The conditional statement above is a threat to retaliate against potential U.S. and South Korean military efforts to enact regime change, not an unprompted threat to launch a preemptive nuclear strike. This complicates the one-sided caricature of North Koreans as bloodthirsty savages or mindless aliens acting out of irrational impulses to destroy the US.
This caricature also reverses reality, because unlike North Korea, the U.S. has explicitly made it a strategy to project itself as an “irrational and vindictive” nuclear power with some “potentially ‘out of control’” elements in a 1995 STRATCOM report entitled The Essentials of Post-Cold War Deterrence.
U.S. military and government officials who have dealt with North Korea noted that their leaders aren’t “crazy,” and that their foreign policy has consistently retained a tit-for-tat strategy for decades. If anything, North Korean diplomats have expressed bewilderment over the appearance of the US political establishment refusing to ask why North Koreans would ever launch nuclear weapons first, when North Koreans are as fully aware as anyone else that that would result in their country’s demise:
It would be suicidal to attack the USA first and especially with nuclear weapons. We understand that it would be the last day of our country.

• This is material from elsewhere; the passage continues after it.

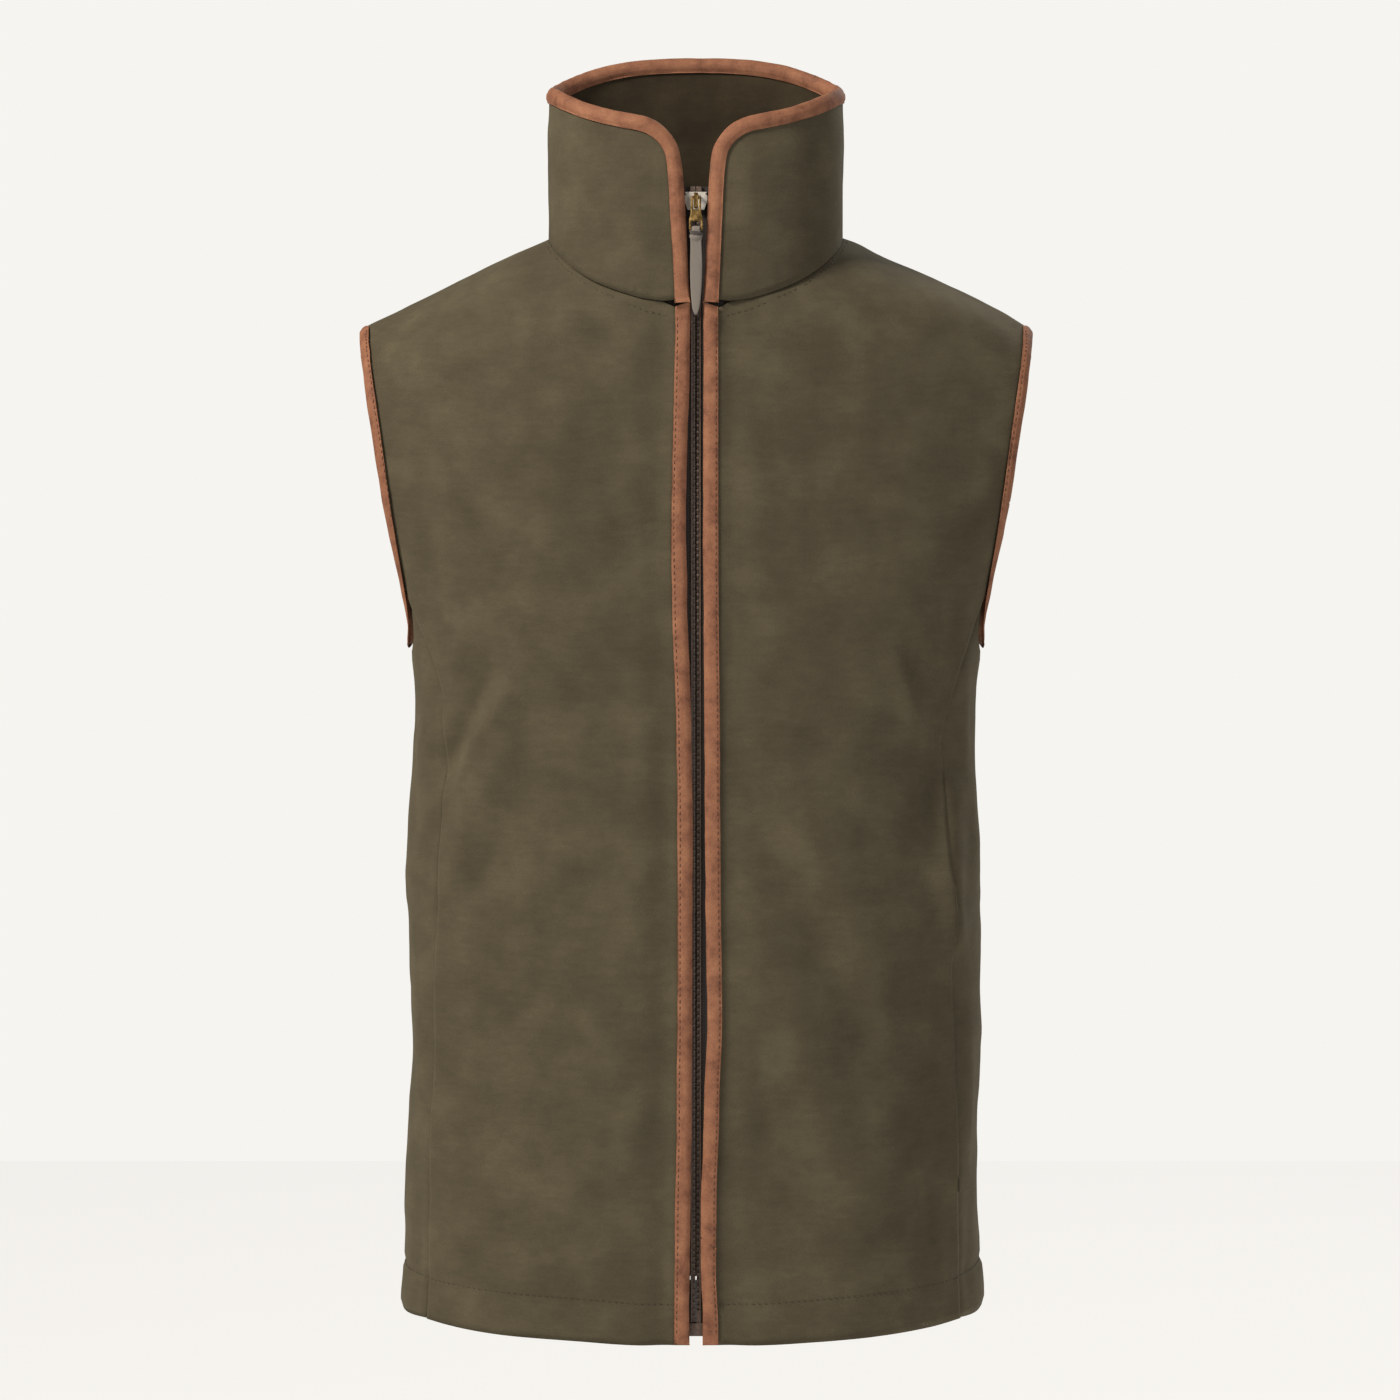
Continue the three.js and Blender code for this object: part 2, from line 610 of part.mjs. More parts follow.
// Pocket bags: two plies behind each front panel, open at the seam
const bagRows = steps(6).map((v) => {
  const z = mix(-pocketTopDrop - pocketMouth - bagBelow, -pocketTopDrop + tackHeight, v);
  const seamX = halfWidth(z) - through(frontSeamInsets, z) - 2 * seamGap;
  return steps(6).map((u) => bodyPoint(angleAt(mix(seamX - bagDepth, seamX, u), z), z, 0));
});
const bag = { rows: bagRows, normals: gridNormals(bagRows) };
const bagAt = half + plyGap + bagClearance;
const bagInnerAt = bagAt + bagPly + plyGap;
addPair('pocket_bag_front', sheet(bag, -bagAt, bagAt + bagPly), lining);
addPair('pocket_bag_back', sheet(bag, -bagInnerAt, bagInnerAt + bagPly), lining);

// Bar tacks over the seam at the ends of each pocket mouth
function tack(z) {
  const rows = steps(1).map((v) => {
    const at = z + (v - 0.5) * tackHeight;
    const seam = frontSeamAngle(at);
    return steps(2).map((u) => bodyPoint(seam + angleFor(seam, at, (u - 0.5) * tackWidth), at, riseAt(
      (at - hemZ) / (seamTopZ - hemZ))));
  });
  return sheet({ rows, normals: gridNormals(rows) }, half + clearance + tackThick, -half - clearance);
}
addPair('pocket_tack_upper', tack(-pocketTopDrop), thread);
addPair('pocket_tack_lower', tack(-pocketTopDrop - pocketMouth), thread);

// Zip, in its own frame: depths grow inwards from the mid-plane of the front edge
const face = half + ease + leather;
const plateY = face + clearance;
const chainY = plateY + plateThick + clearance;
const chainBackY = chainY + chainThick;
const backPlateY = chainBackY + clearance;
const tapeY = (chainY + chainBackY - tapeThick) / 2;
const flangeY = face + 2 * clearance;
const beadOuter = toothReach + beadWidth;
const zipTop = (-hemZ - zipEndDrop) / Math.cos(frontTilt);
const boxTop = zipStart + boxHeight;
const stopBottom = zipTop - stopHeight;
const pinTop = boxTop + boxHeight;
const chainTop = stopBottom - clearance;

function chain(bottom, phase) {
  const outline = [[beadOuter, bottom], [beadOuter, chainTop], [toothReach, chainTop]];
  const count = Math.floor((chainTop - bottom - toothPitch) / toothPitch);
  for (let i = count; i >= 0; i--) {
    const foot = bottom + (i + phase) * toothPitch;
    outline.push([toothReach, foot + toothHeight], [slotHalf, foot + toothHeight],
      [slotHalf, foot], [toothReach, foot]);
  }
  outline.push([toothReach, bottom]);
  return plate(outline, chainY, chainBackY);
}
add('zip_chain_left', chain(pinTop + clearance, 0.15), acetal, zip);
add('zip_chain_right', mirrored(chain(boxTop + clearance, 0.65)), acetal, zip);

// A tape's section steps forward from the chain to lie behind the bound edge.
const stepX = sliderHalfWidth + 2 * clearance;
const tapeX = beadOuter + clearance;
const tapeSection = [
  [tapeX, tapeY], [stepX, tapeY], [stepX, flangeY], [tapeReach, flangeY],
  [tapeReach, flangeY + tapeThick], [stepX + tapeThick, flangeY + tapeThick],
  [stepX + tapeThick, tapeY + tapeThick], [tapeX, tapeY + tapeThick],
];
const tapeFoot = boxTop + clearance;
const tape = new THREE.ExtrudeGeometry(shapeOf(tapeSection), { depth: zipTop - tapeFoot, bevelEnabled: false })
  .translate(0, 0, tapeFoot);
addPair('zip_tape', tape, tapeWeave, zip);
const stopY = [chainY - plateThick, chainBackY + plateThick];
addPair('top_stop', block(slotHalf, stopY[0], stopBottom, beadOuter, stopY[1], zipTop), brass, zip);
const pinFoot = zipStart + boxHeight / 2;
add('insertion_pin', block(slotHalf, chainY, pinFoot, beadOuter, chainBackY, pinTop), acetal, zip);
const socket = block(slotHalf - clearance, chainY - clearance, pinFoot - clearance,
  beadOuter + clearance, chainBackY + clearance, boxTop + 1);
add('retainer_box', cutBy(block(-boxHalfWidth, stopY[0], zipStart, boxHalfWidth, stopY[1], boxTop), socket),
  acetal, zip);

// Slider: two winged plates joined by a thin neck, with lips beside the chain
const sliderTop = stopBottom - clearance;
const sliderFoot = sliderTop - sliderHeight;
const sliderMid = (sliderTop + sliderFoot) / 2;
const wing = [
  [-sliderHalfWidth * 0.72, sliderFoot], [sliderHalfWidth * 0.72, sliderFoot],
  [sliderHalfWidth, mix(sliderFoot, sliderTop, 0.45)], [sliderHalfWidth, mix(sliderFoot, sliderTop, 0.8)],
  [sliderHalfWidth * 0.6, sliderTop], [-sliderHalfWidth * 0.6, sliderTop],
  [-sliderHalfWidth, mix(sliderFoot, sliderTop, 0.8)], [-sliderHalfWidth, mix(sliderFoot, sliderTop, 0.45)],
];
const neckHalf = slotHalf - clearance;
const lipHeights = [mix(sliderFoot, sliderTop, 0.45), mix(sliderFoot, sliderTop, 0.8)];
const lip = (side, y0, y1) => block(
  Math.min(side * sliderHalfWidth, side * (sliderHalfWidth - 1)), y0, lipHeights[0],
  Math.max(side * sliderHalfWidth, side * (sliderHalfWidth - 1)), y1, lipHeights[1]);
const overlap = 0.2;
add('slider_body', joined(
  plate(wing, plateY, plateY + plateThick),
  plate(wing, backPlateY, backPlateY + plateThick),
  block(-neckHalf, plateY + overlap, mix(sliderFoot, sliderTop, 0.4), neckHalf, backPlateY + overlap, sliderTop),
  ...[-1, 1].flatMap((s) => [
    lip(s, plateY + overlap, tapeY - clearance), lip(s, tapeY + tapeThick + clearance, backPlateY + overlap)]),
), enamel, zip);

// Bridge over the slider, pull tab hung on it, ribbon knotted into the tab
const tabY = -face - clearance;
const crownY = tabY - tabThick - 2 * clearance;
const legReach = sliderHeight * legShare;
const bridgeSide = [
  [sliderMid - legReach, plateY - clearance], [sliderMid - legReach, crownY],
  [sliderMid - legReach + bridgeBar, crownY - bridgeBar], [sliderMid + legReach - bridgeBar, crownY - bridgeBar],
  [sliderMid + legReach, crownY], [sliderMid + legReach, plateY - clearance],
  [sliderMid + legReach - bridgeBar, plateY - clearance], [sliderMid + legReach - bridgeBar, crownY],
  [sliderMid - legReach + bridgeBar, crownY], [sliderMid - legReach + bridgeBar, plateY - clearance],
];
// An outline of [height, depth] pairs given a width across the zip.
function crossPlate(outline, halfWide, holes = []) {
  const swap = (pairs) => pairs.map(([z, y]) => [y, z]);
  const shape = shapeOf(swap(outline), holes.map(swap));
  const g = new THREE.ExtrudeGeometry(shape, { depth: 2 * halfWide, bevelEnabled: false });
  return g.applyMatrix4(new THREE.Matrix4().set(
    0, 0, 1, -halfWide,
    1, 0, 0, 0,
    0, 1, 0, 0,
    0, 0, 0, 1));
}
add('slider_bridge', crossPlate(bridgeSide, bridgeHalfWidth), brass, zip);

const barTop = sliderMid + legReach - bridgeBar - 3 * clearance;
const barFoot = barTop - tabBar;
const tabFoot = barTop - tabLength;
const eyeFoot = sliderMid - legReach - 3 * clearance;
const slotFoot = tabFoot + tabBar;
const slotTop = slotFoot + 4;
const eyeHalf = bridgeHalfWidth + clearance;
const tabOutline = [
  [-tabHalfWidth * 0.8, tabFoot], [tabHalfWidth * 0.8, tabFoot], [tabHalfWidth, tabFoot + 1],
  [tabHalfWidth, slotTop + 1], [tabHalfWidth * 0.76, eyeFoot - 2], [tabHalfWidth * 0.76, barTop],
  [-tabHalfWidth * 0.76, barTop], [-tabHalfWidth * 0.76, eyeFoot - 2], [-tabHalfWidth, slotTop + 1],
  [-tabHalfWidth, tabFoot + 1],
];
const slotHalfWidth = tabHalfWidth - tabFrame;
add('pull_tab', plate(tabOutline, tabY - tabThick, tabY, [
  rectangle(-eyeHalf, eyeFoot, eyeHalf, barFoot),
  rectangle(-slotHalfWidth, slotFoot, slotHalfWidth, slotTop),
]), brass, zip);

const barMid = tabFoot + tabBar / 2;
const pullY = tabY - tabThick / 2;
const strandHalf = slotHalfWidth - clearance;
const loopRadius = Math.hypot(tabBar, tabThick) / 2 + 0.15;
const squareRing = (r) => [
  [barMid - r, pullY - r], [barMid + r, pullY - r], [barMid + r, pullY + r], [barMid - r, pullY + r],
];
const strand = crossPlate(squareRing(loopRadius + loopThick), strandHalf, [squareRing(loopRadius)]);
const knotMid = barMid - loopRadius - loopThick - 2.2;
const knot = new THREE.SphereGeometry(1, 10, 6).rotateX(Math.PI / 2)
  .scale(ribbonHalfWidth, 2.1, 3).translate(0, pullY, knotMid);
const tailFoot = knotMid - tailLength;
const tail = plate([
  [-ribbonHalfWidth * 0.5, tailFoot], [ribbonHalfWidth * 0.5, tailFoot + 2],
  [ribbonHalfWidth, mix(tailFoot, knotMid, 0.5)], [ribbonHalfWidth * 0.7, knotMid],
  [-ribbonHalfWidth * 0.7, knotMid], [-ribbonHalfWidth * 0.9, mix(tailFoot, knotMid, 0.5)],
], pullY - ribbonThick / 2, pullY + ribbonThick / 2);
add('pull_ribbon', joined(strand, knot, tail), ribbonSatin, zip);

// The origin lies on the underside of the hanger loop
garment.position.set(0, -(loopY - loopWidth / 2), -loopRise);
const waistcoat = new THREE.Group();
waistcoat.add(garment);

export default waistcoat;
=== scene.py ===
# A sleeveless zip-front country waistcoat: brushed cloth, nubuck bindings and a moulded zip.
import bpy, bmesh, json, math
from mathutils import Vector, Matrix, noise
from mathutils.bvhtree import BVHTree
from mathutils.kdtree import KDTree


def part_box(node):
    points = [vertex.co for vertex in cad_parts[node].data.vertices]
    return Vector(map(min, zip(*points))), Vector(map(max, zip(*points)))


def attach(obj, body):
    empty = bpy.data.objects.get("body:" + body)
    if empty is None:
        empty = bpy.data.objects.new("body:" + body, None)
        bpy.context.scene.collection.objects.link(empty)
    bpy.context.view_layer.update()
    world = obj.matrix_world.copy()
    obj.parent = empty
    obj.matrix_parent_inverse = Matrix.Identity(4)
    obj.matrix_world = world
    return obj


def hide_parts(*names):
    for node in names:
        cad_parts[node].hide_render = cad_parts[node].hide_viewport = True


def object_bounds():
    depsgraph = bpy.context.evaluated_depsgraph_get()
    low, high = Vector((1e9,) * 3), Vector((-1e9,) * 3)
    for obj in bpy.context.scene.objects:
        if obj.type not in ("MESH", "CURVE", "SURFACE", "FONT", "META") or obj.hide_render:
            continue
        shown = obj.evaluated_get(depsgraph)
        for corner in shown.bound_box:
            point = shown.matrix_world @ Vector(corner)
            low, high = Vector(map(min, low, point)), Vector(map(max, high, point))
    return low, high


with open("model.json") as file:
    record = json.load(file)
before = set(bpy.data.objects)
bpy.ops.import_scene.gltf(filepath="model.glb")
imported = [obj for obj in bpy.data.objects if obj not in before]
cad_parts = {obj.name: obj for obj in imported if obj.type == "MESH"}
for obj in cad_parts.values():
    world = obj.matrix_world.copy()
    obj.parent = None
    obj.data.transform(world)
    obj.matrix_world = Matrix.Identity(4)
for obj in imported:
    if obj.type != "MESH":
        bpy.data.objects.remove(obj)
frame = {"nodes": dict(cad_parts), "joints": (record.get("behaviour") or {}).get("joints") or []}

nodes = frame["nodes"]
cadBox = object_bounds()
mm = 0.001
tilt = math.radians(3)                     # the front edge leans back by this
joints = {j["name"]: j for j in frame["joints"]}
slideAxis = Vector(joints["zip_slide"]["axis"])
upZip = -slideAxis                         # along the zip, hem to collar
outZip = Vector((0, -upZip.z, upZip.y))    # straight out of the front edge
print("frame loaded:", len(nodes), "nodes")


# Small helpers
def linear(code, alpha=1.0):               # "#rrggbb" in sRGB to a linear colour
    channels = [int(code[i:i + 2], 16) / 255 for i in (1, 3, 5)]
    return tuple(c / 12.92 if c <= 0.04045 else ((c + 0.055) / 1.055) ** 2.4 for c in channels) + (alpha,)


def addNode(tree, kind, settings=None, inputs=None):
    node = tree.nodes.new(kind)
    for key, value in (settings or {}).items():
        setattr(node, key, value)
    for key, value in (inputs or {}).items():
        if isinstance(value, bpy.types.NodeSocket):
            tree.links.new(value, node.inputs[key])
        else:
            node.inputs[key].default_value = value
    return node


def newMaterial(name, roughness, metallic=0.0, ior=1.5):
    material = bpy.data.materials.new(name)
    material.use_nodes = True
    tree = material.node_tree
    shader = tree.nodes["Principled BSDF"]
    shader.inputs["Roughness"].default_value = roughness
    shader.inputs["Metallic"].default_value = metallic
    if not metallic:
        shader.inputs["IOR"].default_value = ior
    place = addNode(tree, "ShaderNodeTexCoord").outputs["Object"]
    return material, tree, shader, place


def ramp(tree, factor, stops):             # stops: [(position, colour), ...]
    node = addNode(tree, "ShaderNodeValToRGB", inputs={"Fac": factor})
    line = node.color_ramp
    while len(line.elements) < len(stops):
        line.elements.new(0.5)
    for element, (position, colour) in zip(line.elements, stops):
        element.position = position
        element.color = colour
    return node.outputs["Color"]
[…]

Ultimately, whatever inflammatory rhetoric North Korean officials may or may not use in the face of perceived attacks on the country, journalists ought to reject racist notions from the Korean War of “the Oriental” thinking of “death as the beginning of life,” and regarding their own individual lives as “cheap,” and remind their audiences that North Korean government officials are no more suicidal than any other country’s leaders.